Counterpoint
In a stirring opinion piece ("'Never again,' it's been said of genocide. Do we finally grasp it?" Jan. 19), Ellen Kennedy argues that people and nations have a responsibility to protect (R2P) vulnerable people who are at risk of genocide. In an equally thoughtful response ("Responsibility to protect is a power play," Jan. 25), Diana Johnstone writes that R2P -- the idea that the world community should intervene when a country experiences genocide or potential genocide -- inevitably leads to greater catastrophes.
Permit me to enter the fray as a Holocaust survivor.
Kennedy supports the United Nations "Outcome Document," noting that it is the responsibility of the international community to protect vulnerable citizens from genocide, war crimes, ethnic cleansing and crimes against humanity. Johnstone asserts that the intervention of one nation into the affairs of another is likely to lead to war, killing innocent civilians in greater numbers than ethnic cleansing.
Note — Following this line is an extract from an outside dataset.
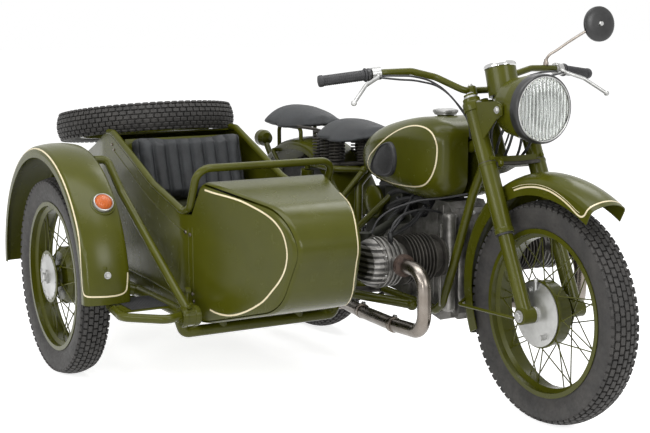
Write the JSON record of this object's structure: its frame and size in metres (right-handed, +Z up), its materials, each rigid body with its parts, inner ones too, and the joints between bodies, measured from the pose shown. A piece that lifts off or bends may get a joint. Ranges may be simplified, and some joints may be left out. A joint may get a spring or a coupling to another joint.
{
  "type": "sidecar motorcycle",
  "caption": "Vintage motorcycle with a sidecar on its right, opposed cylinders, spoked wheels, spare wheel on the sidecar tail and folding passenger backrest.",
  "frame": {"origin": "middle of the bounding box, on the ground", "axes": "+X forward, +Y to the left, +Z up"},
  "size_m": [2.3968, 1.7222, 1.256],
  "materials": {
    "green_paint": "gloss",
    "cast_alloy": "cast",
    "dark_iron": "rough",
    "steel": "satin",
    "black_leather": "satin",
    "black_rubber": "matt",
    "tyre_rubber": "matt",
    "lamp_glass": "clear",
    "black_plastic": "matt",
    "amber_plastic": "gloss",
    "red_plastic": "gloss"
  },
  "bodies": {
    "chassis": {"frame": "green_paint", "swing_arm": "green_paint", "rear_shocks": "green_paint", "engine_case": "cast_alloy", "gearbox": "cast_alloy", "cylinders": "dark_iron", "cylinder_heads": "cast_alloy", "intake": "green_paint", "exhaust": "steel", "fuel_tank": "green_paint", "knee_pads": "black_rubber", "driver_saddle": "black_leather", "passenger_saddle": "black_leather", "saddle_springs": "steel", "rear_fender": "green_paint", "tail_lamp": "red_plastic", "foot_controls": "steel", "sidecar_frame": "green_paint", "sidecar_body": "green_paint", "sidecar_rail": "green_paint", "sidecar_seat": "black_leather", "sidecar_fender": "green_paint", "sidecar_lamp": "amber_plastic", "sidecar_step": "green_paint", "spare_tyre": "tyre_rubber", "spare_rim": "green_paint", "spare_hub": "green_paint"},
    "steering": {"fork": "green_paint", "handlebar": "green_paint", "grips": "black_rubber", "levers": "cast_alloy", "headlamp": "green_paint", "headlamp_lens": "lamp_glass", "mirror": "black_plastic", "front_fender": "green_paint", "front_brake_plate": "cast_alloy"},
    "front_wheel": {"front_tyre": "tyre_rubber", "front_rim": "green_paint", "front_hub": "green_paint"},
    "rear_wheel": {"rear_tyre": "tyre_rubber", "rear_rim": "green_paint", "rear_hub": "green_paint"},
    "sidecar_wheel": {"sidecar_tyre": "tyre_rubber", "sidecar_rim": "green_paint", "sidecar_hub": "cast_alloy"},
    "backrest": {"backrest_board": "green_paint", "sidecar_backrest": "black_leather"}
  },
  "joints": [
    {"name": "steering_turn", "type": "hinge", "parent": "chassis", "child": "steering", "pos_m": [0.8041, 0.31092, 0.31464], "axis": [-0.4226, 0, 0.9063], "range_deg": [-35, 35]},
    {"name": "front_wheel_spin", "type": "hinge", "parent": "steering", "child": "front_wheel", "pos_m": [0.85848, 0.31092, 0.34], "axis": [0, 1, 0], "continuous": true},
    {"name": "rear_wheel_spin", "type": "hinge", "parent": "chassis", "child": "rear_wheel", "pos_m": [-0.59152, 0.31092, 0.34], "axis": [0, 1, 0], "continuous": true},
    {"name": "sidecar_wheel_spin", "type": "hinge", "parent": "chassis", "child": "sidecar_wheel", "pos_m": [-0.41652, -0.78308, 0.34], "axis": [0, 1, 0], "continuous": true},
    {"name": "backrest_fold", "type": "hinge", "parent": "chassis", "child": "backrest", "pos_m": [-0.44152, -0.28908, 0.525], "axis": [0, 1, 0], "range_deg": [0, 50]}
  ]
}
She argues, for example, that the murder of the Jews was part of World War II and that the genocide in Rwanda was a reaction to an invasion from Uganda.
My experience in Nazi Germany in the 1930s suggests that the Holocaust began long before the world war started in September 1939. The Holocaust and World War II are not synonymous. Hitler became chancellor of Germany on Jan. 30, 1933. The Dachau concentration camp opened on March 22, 51 days later. Preparing kosher meat according to Jewish tradition was forbidden by the end of April, followed quickly by the boycott of Jewish merchants. Early intervention by the international community might have prevented the genocide that followed.
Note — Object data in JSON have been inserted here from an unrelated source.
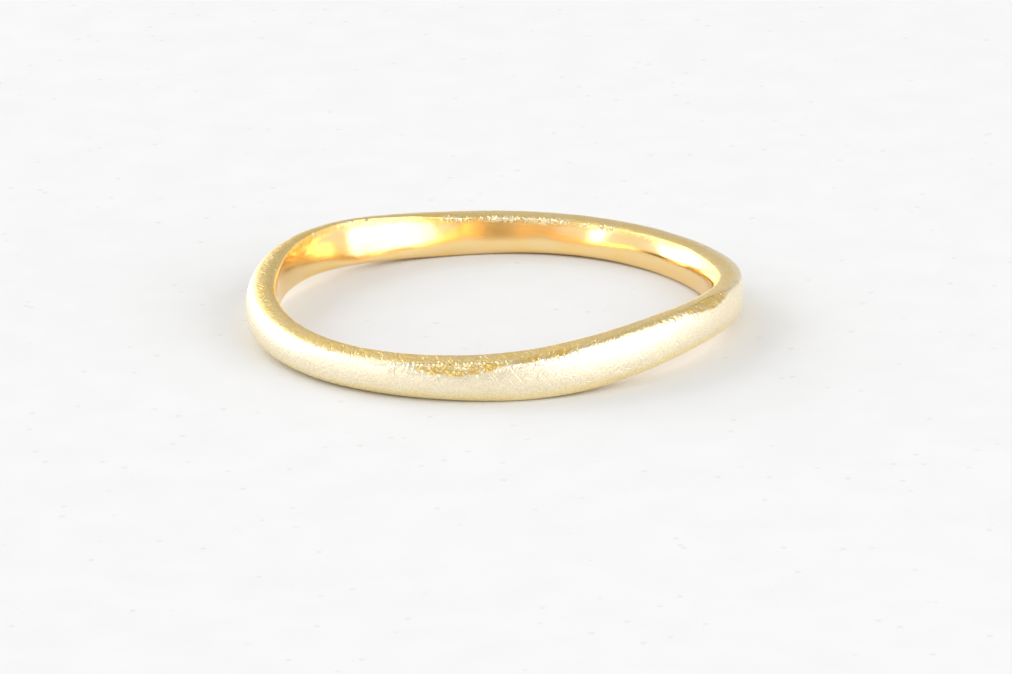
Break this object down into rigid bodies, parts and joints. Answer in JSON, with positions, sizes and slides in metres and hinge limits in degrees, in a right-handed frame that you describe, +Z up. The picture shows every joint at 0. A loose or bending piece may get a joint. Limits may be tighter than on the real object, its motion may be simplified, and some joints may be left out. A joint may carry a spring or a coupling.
{
  "type": "stackable ring",
  "caption": "Slim hand-forged gold band with a gently waving edge, worn alone or stacked with other thin rings on one finger.",
  "frame": {"origin": "on the table, under the centre of the ring, where the finger's axis meets the surface the ring lies on", "axes": "+Z up along the finger's axis, square to the table; +X to the wearer's right of the view, +Y away from it"},
  "size_m": [0.0199, 0.02, 0.0024],
  "materials": {
    "gold": "18 carat yellow gold: cross-brushed satin outside and on the rims, polished bore"
  },
  "bodies": {
    "root": {"band": "gold"}
  },
  "joints": []
}
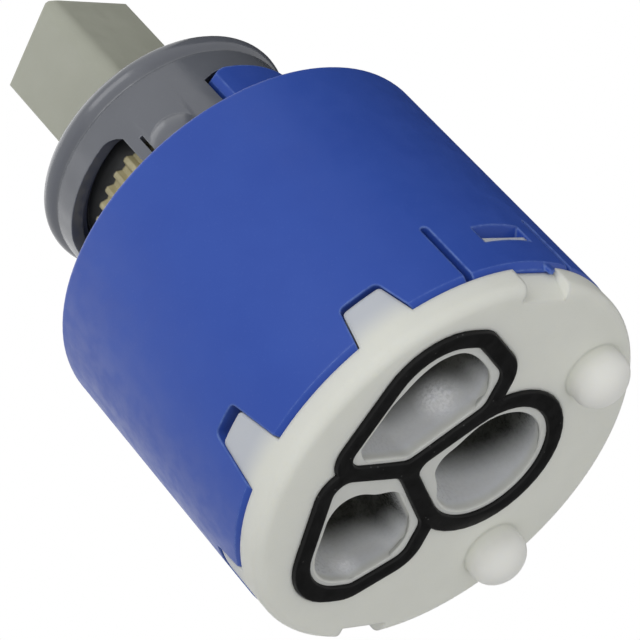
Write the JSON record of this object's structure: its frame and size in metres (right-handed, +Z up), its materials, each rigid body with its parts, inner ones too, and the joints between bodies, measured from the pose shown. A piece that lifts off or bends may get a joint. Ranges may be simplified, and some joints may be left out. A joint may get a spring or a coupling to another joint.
{
  "type": "faucet cartridge",
  "caption": "Round single-lever mixer cartridge with ceramic discs, three sealed ports, two locating pegs and a square lever.",
  "frame": {"origin": "on the cartridge's axis, in the plane of the base's sealing face", "axes": "+Z up the axis toward the lever, +Y toward the outlet and the two pegs, the lever tilts in the YZ plane"},
  "size_m": [0.035, 0.035, 0.0599],
  "materials": {
    "housing": "satin moulded acetal, blue",
    "base": "satin moulded acetal, natural white",
    "seal": "moulded elastomer, black",
    "fixed_disc": "lapped alumina",
    "moving_disc": "lapped alumina",
    "sound_insert": "moulded",
    "carrier": "moulded acetal",
    "rotor": "moulded, cream",
    "slide_ring": "low-friction ring",
    "lever": "filled polymer, ivory grey",
    "steel": "ground stainless pin",
    "collar": "moulded acetal, grey"
  },
  "bodies": {
    "cartridge_body": {"housing": "housing", "base": "base", "base_seal": "seal", "disc_seal": "seal", "fixed_disc": "fixed_disc", "slide_ring": "slide_ring"},
    "turning_rotor": {"rotor": "rotor", "lever_pin": "steel", "detent_spring": "steel", "detent_ball": "steel"},
    "tilting_lever": {"lever": "lever"},
    "disc_slider": {"moving_disc": "moving_disc", "sound_insert": "sound_insert", "chamber_seal": "seal", "disc_carrier": "carrier"},
    "stop_collar": {"collar": "collar"}
  },
  "joints": [
    {"name": "rotor_turn", "type": "hinge", "parent": "cartridge_body", "child": "turning_rotor", "pos_m": [0, 0, 0.022], "axis": [0, 0, 1], "range_deg": [-50, 2]},
    {"name": "lever_tilt", "type": "hinge", "parent": "turning_rotor", "child": "tilting_lever", "pos_m": [0, 0, 0.03055], "axis": [1, 0, 0], "range_deg": [-12.5, 12.5]},
    {"name": "disc_slide", "type": "slide", "parent": "turning_rotor", "child": "disc_slider", "axis": [0, 1, 0], "range_m": [-0.00255, 0.00255]},
    {"name": "collar_lift", "type": "slide", "parent": "turning_rotor", "child": "stop_collar", "axis": [0, 0, 1], "range_m": [0, 0.006]}
  ],
  "couplings": [
    {"joint": "disc_slide", "follows": "lever_tilt", "m_per_rad": 0.01163}
  ]
}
Here I mean intervention in any of its many forms. R2P and the U.N. documents advocate using a long list of political, legal and economic remedies before putting boots on the ground. Military intervention is always a last, desperate and undesirable action.
I was born in September 1933, eight months after Hitler came to power. I was born in a Catholic infants home because health care for Jews was already limited and the nuns were willing to risk caring for a Jewish woman and her baby. In 1935 the Nazis passed the Nuremberg Laws, which stripped me and my family -- and all German Jews -- of citizenship and its rights and forbade marriages between Jews and Aryans.
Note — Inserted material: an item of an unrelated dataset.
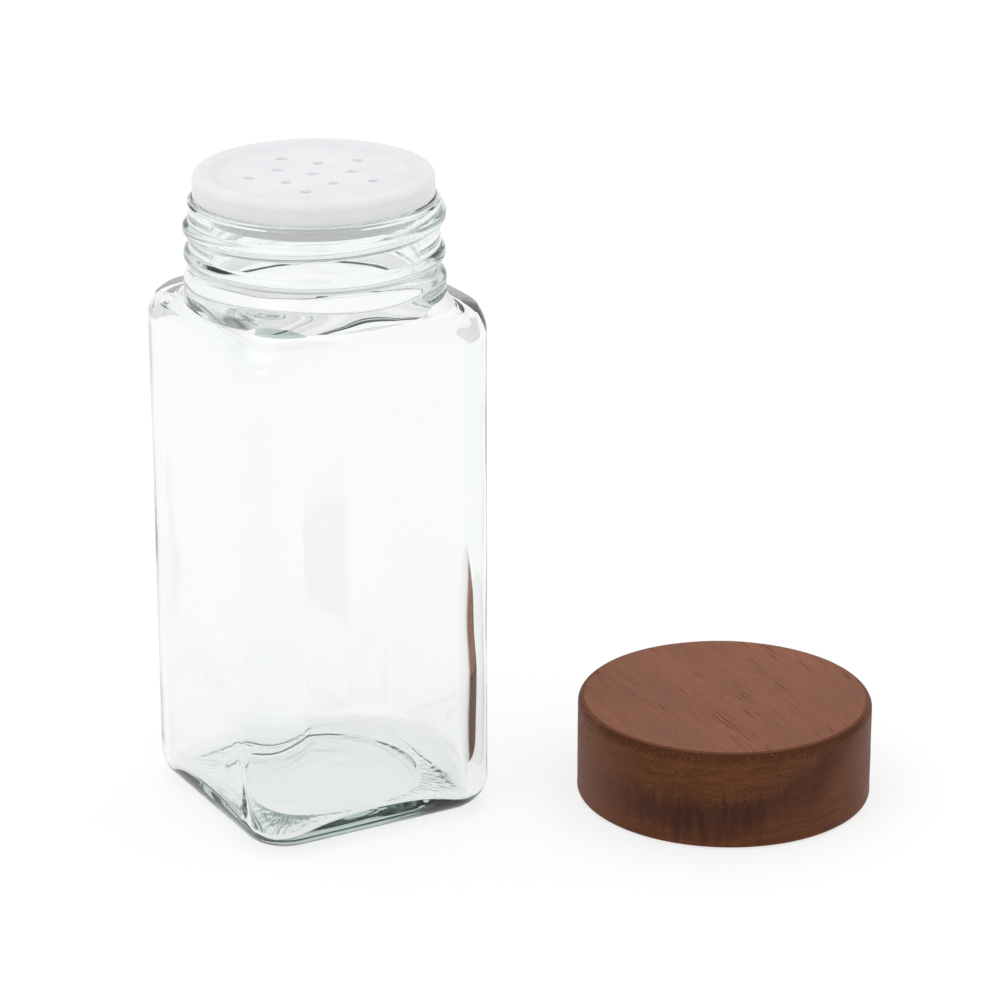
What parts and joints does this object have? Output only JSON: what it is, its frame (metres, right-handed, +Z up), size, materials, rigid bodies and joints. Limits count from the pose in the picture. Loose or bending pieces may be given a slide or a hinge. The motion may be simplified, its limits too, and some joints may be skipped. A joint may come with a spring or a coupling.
{
  "type": "spice jar",
  "caption": "Square clear-glass spice jar with a screw neck, a push-fit plastic shaker insert with pouring holes, and a round wooden screw cap that stands open beside it.",
  "frame": {"origin": "centre of the glass jar's base, on the surface that it stands on", "axes": "+Z up along the neck's axis, +X and +Y square to the jar's flat sides, with the cap beside the jar towards +X and -Y"},
  "size_m": [0.1053, 0.0794, 0.1074],
  "materials": {
    "clear_glass": "clear, polished, faint green in the thick parts",
    "insert_plastic": "milky translucent, satin",
    "cap_wood": "reddish-brown, oiled, satin",
    "liner_plastic": "white, satin",
    "seal_foam": "white foam, matt"
  },
  "bodies": {
    "jar": {"glass_jar": "clear_glass"},
    "shaker": {"shaker_insert": "insert_plastic"},
    "cap_disc": {"cap_sealing_disc": "seal_foam"},
    "cap": {"cap_wood_shell": "cap_wood", "cap_thread_insert": "liner_plastic"}
  },
  "joints": [
    {"name": "shaker_pull", "type": "slide", "parent": "jar", "child": "shaker", "axis": [0, 0, 1], "range_m": [0, 0.03]},
    {"name": "cap_rise", "type": "slide", "parent": "jar", "child": "cap_disc", "axis": [0, 0, 1], "range_m": [0, 0.00424]},
    {"name": "cap_turn", "type": "hinge", "parent": "cap_disc", "child": "cap", "pos_m": [0.05853, -0.03264, 0], "axis": [0, 0, 1], "range_deg": [0, 360]}
  ],
  "couplings": [
    {"joint": "cap_rise", "follows": "cap_turn", "m_per_rad": 0.00067375}
  ]
}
Where were the international onlooker nations when the benches in Goethe Platz, the park at the end of our street in Hannover, Germany, had new signs erected in 1937 reading "Nur für Arier" (Only for Aryans)? When the Gestapo came to our homes looking for radios, we wondered if the world was watching. How could civilized nations permit the Nazi rampage? The early warning signs continued but there was no war. No one cared.